What is up with New York?
I get that Cuomo was not the ideal candidate. But a socialist who says that “globalize the intifada” is just fine and refuses to state that Israel has a right to exist? (The only country on earth whose right to exist anyone questions.)
I’ve heard from quite a few Jewish friends of all ages and professions in New York and surrounding area that they are very, very concerned, some to the point of being scared. I’d be scared. Open invitation: Move to Pennsylvania where our Governor is a proud and practicing Jew! (And he’s good looking too!)

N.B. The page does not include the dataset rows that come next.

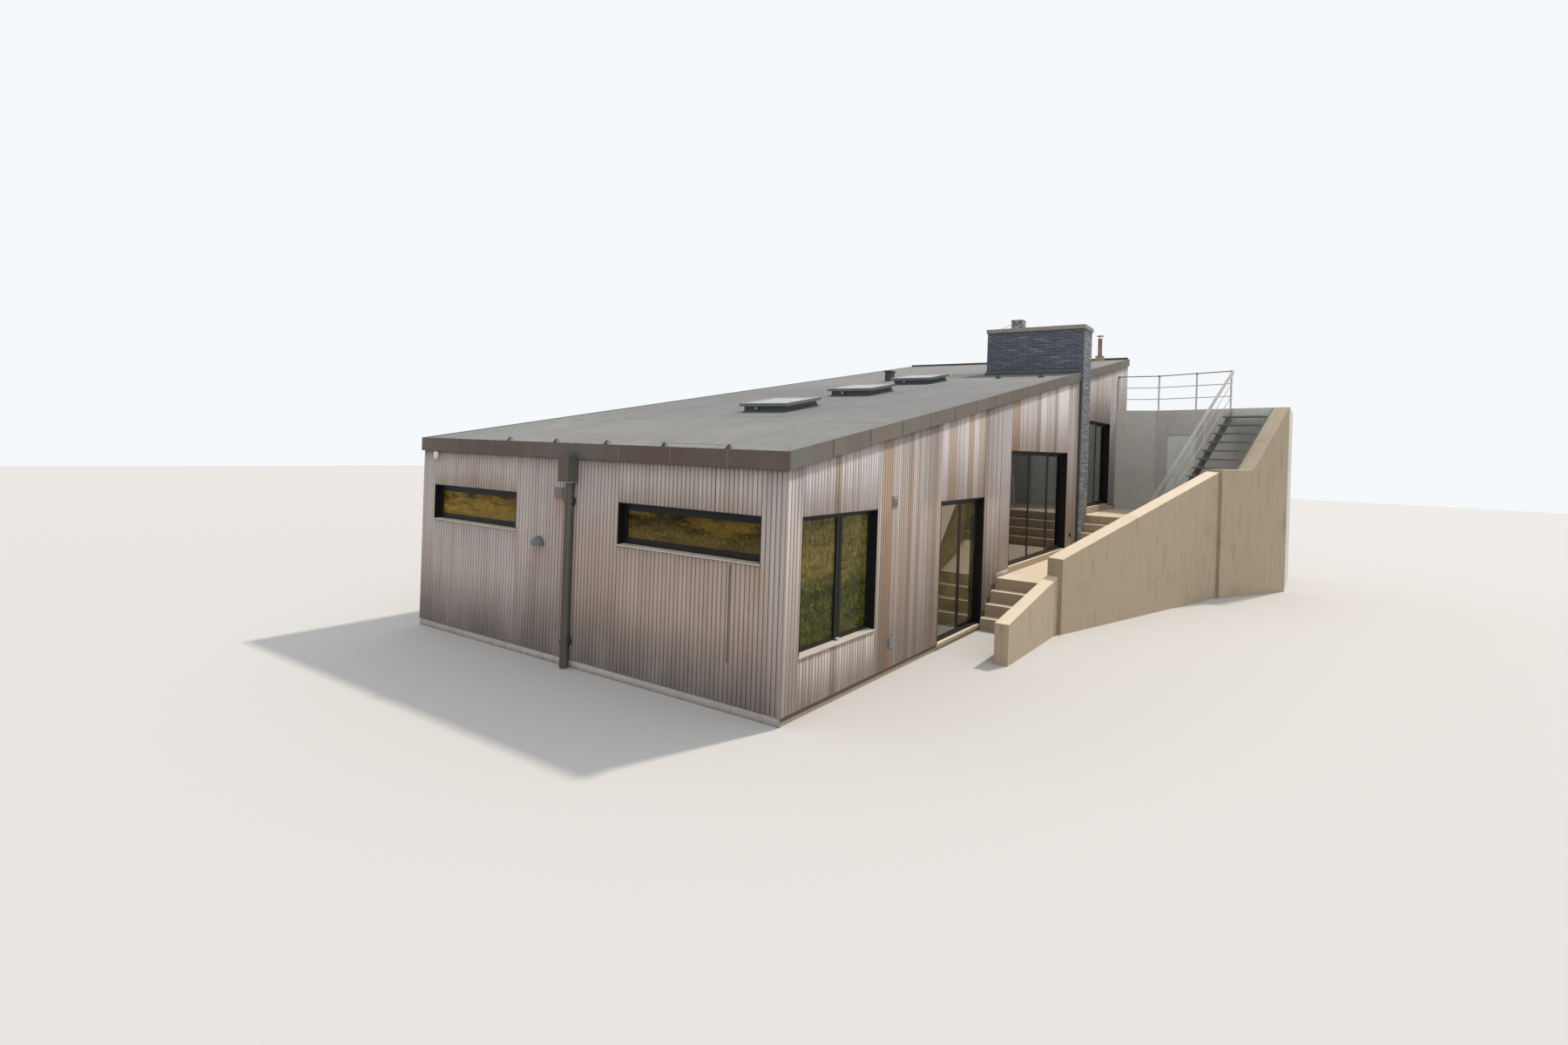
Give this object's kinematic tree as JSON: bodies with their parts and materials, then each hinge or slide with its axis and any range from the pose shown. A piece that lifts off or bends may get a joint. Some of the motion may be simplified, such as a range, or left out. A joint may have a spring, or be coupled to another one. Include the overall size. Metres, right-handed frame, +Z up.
{
  "type": "beach house",
  "caption": "Low timber clad beach house under one sloping felt roof, glazed sliding doors onto concrete side steps and terrace, store with steel stair to its roof deck.",
  "frame": {"origin": "centre of the house's footprint over its cladding, on the base plane, the underside of the foundation", "axes": "+Z up; the low front gable faces -Y and the roof rises towards +Y; the door side with steps and terrace faces +X"},
  "size_m": [10.8269, 17.326, 6.4321],
  "materials": {
    "timber": "weathered vertical boards",
    "concrete_sand": "sand-coloured cast concrete",
    "concrete_grey": "grey cast concrete and render",
    "floor_screed": "smooth screed",
    "roof_felt": "grey mineral felt",
    "edge_metal": "bronze brown sheet metal",
    "brick_dark": "dark slim bricks",
    "cap_concrete": "sandy concrete",
    "frame_black": "matt black",
    "glazing": "clear, dark behind",
    "rooflight_pane": "pale glazing",
    "zinc": "weathered grey metal",
    "sill_stone": "pale sills",
    "galvanised": "galvanised",
    "steel_dark": "grey steel",
    "rust_pipe": "rusty",
    "lamp_grey": "satin grey",
    "door_grey": "grey paint"
  },
  "bodies": {
    "house": {"foundation": "concrete_sand", "front_wall": "timber", "left_wall": "timber", "back_wall": "timber", "right_wall_front": "timber", "right_wall_piers": "timber", "door_lintels": "timber", "door_thresholds": "concrete_sand", "middle_floor": "floor_screed", "upper_floor": "floor_screed", "roof_slab": "roof_felt", "front_fascia": "edge_metal", "right_fascia": "edge_metal", "left_fascia": "edge_metal", "rear_fascia": "edge_metal", "chimney_stack": "brick_dark", "chimney_cap": "cap_concrete", "chimney_cowl": "zinc", "rooflight_frames": "zinc", "rooflight_glass": "rooflight_pane", "roof_vents": "zinc", "roof_flue": "rust_pipe", "front_window_frames": "frame_black", "side_window_frame": "frame_black", "rear_window_frames": "frame_black", "window_glass": "glazing", "window_sills": "sill_stone", "door_frames": "frame_black", "door_fixed_glass": "glazing", "downpipe": "zinc", "wall_lamp": "lamp_grey", "wall_vents": "zinc", "lower_steps": "concrete_sand", "middle_landing": "concrete_sand", "upper_steps": "concrete_sand", "upper_terrace": "concrete_sand", "low_dune_wall": "concrete_sand", "dune_wall": "concrete_sand", "stair_wall": "concrete_sand", "store_walls": "concrete_grey", "deck_slab": "concrete_grey", "deck_railing": "galvanised", "stair_stringers": "steel_dark", "stair_treads": "steel_dark", "stair_handrail": "galvanised"},
    "door_1": {"door_1_leaf": "frame_black", "door_1_leaf_glass": "glazing"},
    "door_2": {"door_2_leaf": "frame_black", "door_2_leaf_glass": "glazing"},
    "door_3": {"door_3_leaf": "frame_black", "door_3_leaf_glass": "glazing"},
    "store_door": {"store_door": "door_grey"}
  },
  "joints": [
    {"name": "door_1_slide", "type": "slide", "parent": "house", "child": "door_1", "axis": [0, -1, 0], "range_m": [0, 0.79]},
    {"name": "door_2_slide", "type": "slide", "parent": "house", "child": "door_2", "axis": [0, -1, 0], "range_m": [0, 1.2]},
    {"name": "door_3_slide", "type": "slide", "parent": "house", "child": "door_3", "axis": [0, -1, 0], "range_m": [0, 1.18]},
    {"name": "store_door_hinge", "type": "hinge", "parent": "house", "child": "store_door", "pos_m": [5.386, 6.7268, 2.5], "axis": [0, 0, 1], "range_deg": [0, 100]}
  ]
}
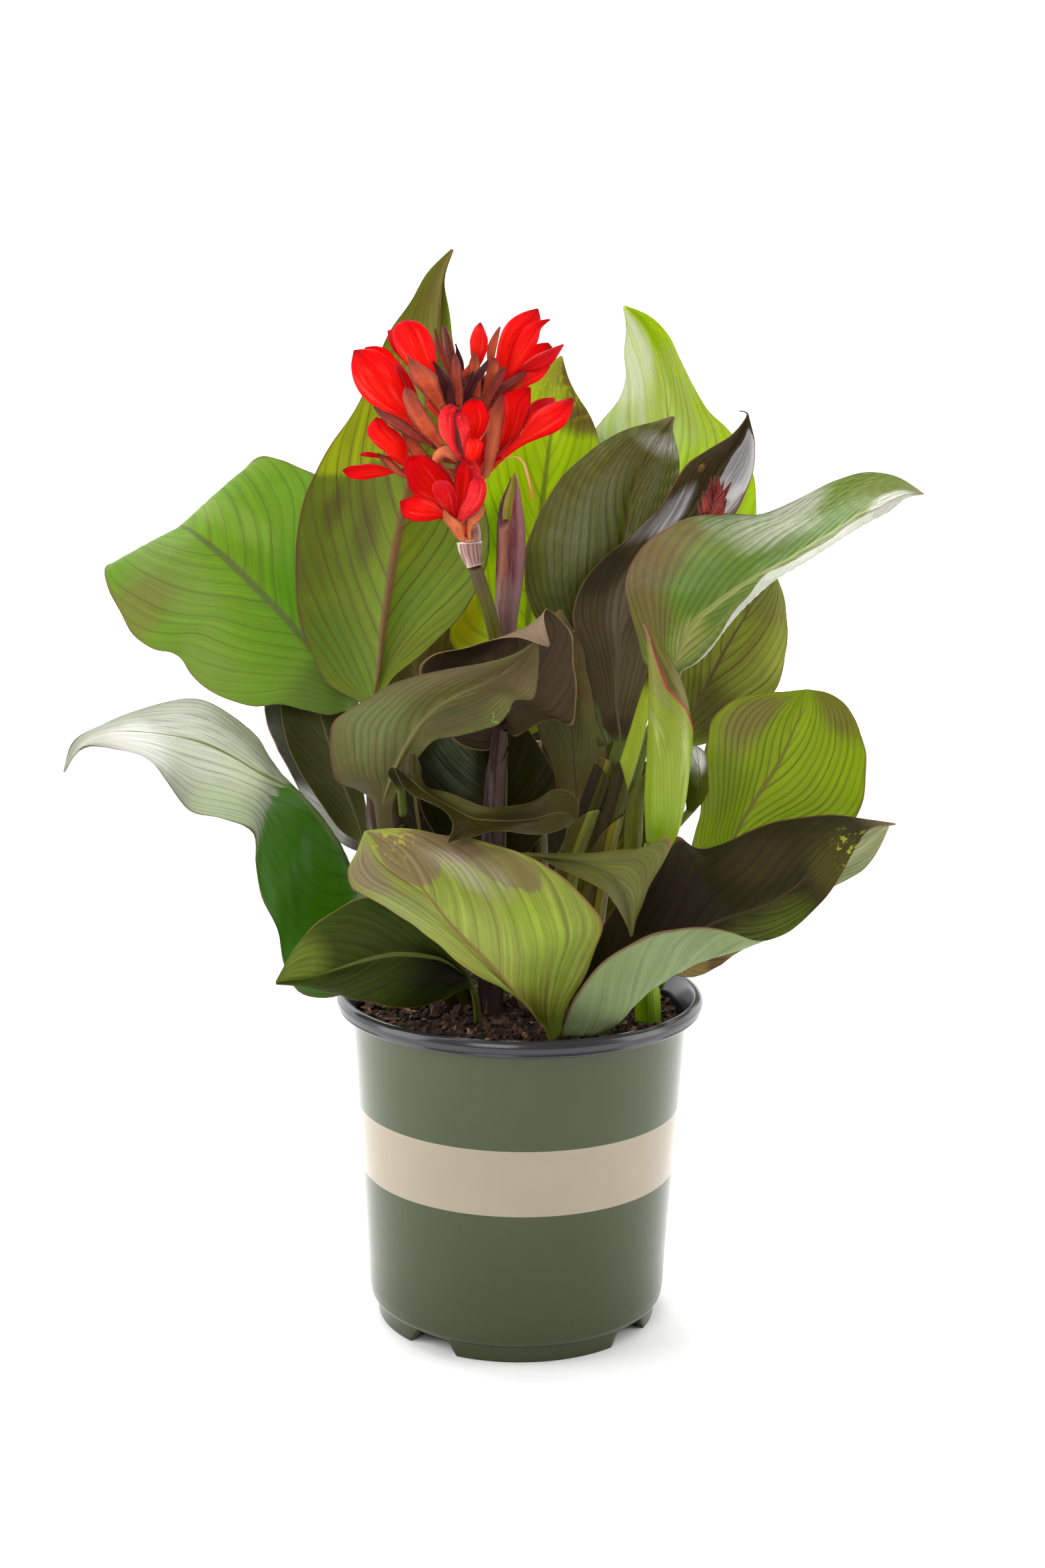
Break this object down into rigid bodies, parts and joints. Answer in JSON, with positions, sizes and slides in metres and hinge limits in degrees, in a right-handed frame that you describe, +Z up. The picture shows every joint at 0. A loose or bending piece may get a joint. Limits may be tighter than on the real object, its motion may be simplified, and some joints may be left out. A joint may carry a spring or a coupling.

I wonder if Mamdani wins the general election if people will actually leave the city. I know a lot of New Yorkers very well, and even though some have left by choice and are happy they have, it’s really hard to take a lifelong New Yorker out of New York. And why should Jews ONCE AGAIN FOR THE MILLIONTH TIME IN HISTORY be afraid to stay in a place where they grew up, have families, jobs, etc.?
Leaving aside his truly wacko policy proposals, how can you feel safe when a person running for the highest office in your city is cool with “globalize the Intifada” and wants to get rid of the police? That’s way scarier than the alligators in Florida, whom I’m told don’t get too close to you if you don’t get too close to them.
What is perhaps even more upsetting is how many friends of my friends and former friends of mine voted for the guy, even volunteered for the guy, unbothered by his blatant antisemitism. It’s like when it comes to Jews, non-Jews often just can’t be troubled to care. Not news to my worldwide family, and you’d think I’d be getting used to it by now. But I’m not. I get really upset when people I know simply don’t care about the safety of Jewish people, in Israel or here.
I worry most about my friends with kids. It just seems like this gives a green light to those who would set fire to a synagogue or Jewish day school. The increased acceptance and even glorification of political violence sets the stage for more truly horrible events. Certainly Jews on college campuses are having a hard time already.
It must be so hard to have the talk you never thought until October of 2023 that you’d have to have with your kids. I’m glad my daughter is a cat. “How to talk to your cat about antisemitism: a short manual.”
Meanwhile, it remains wonderful, even with the ups and downs and the constant fear for my friends in Israel, to have my worldwide family to be in touch with. Even when we don’t agree completely (which is always - the only being with whom I completely agree is, once again, Loviefluffy!) we are still there for each other. Just being able to pick up the phone and send a quick text and know that it’s not a bother, it’s solidarity, is so great.
So to my friends and worldwide family in and around New York or from New York - sending you love, prayers and solidarity too. I have tons so it’s no problem to pray for Israel and New York at the same time. I’m sure I’m far from the only one.
That reminds me… I have to go check up on some more New York friends.
I also love Israel update and I love Gadi and Mike! Also a fan of the Free Press. I live in Brooklyn and I’m a recognizable Jew (Orthodox dress) and yes, I am scared. My elderly parents are here and my job is here, which really isn’t easily transferable to anywhere else. I have one adult child who moved to NJ, another adult child who just moved to Long Island and a third moving to NJ shortly. I wish I could also go!
I’m scared and disappointed, but not surprised. I lean left politically, but it seems increasingly clear to me that people who are like me—left leaning Jews—are being marginalized in today’s Democratic Party.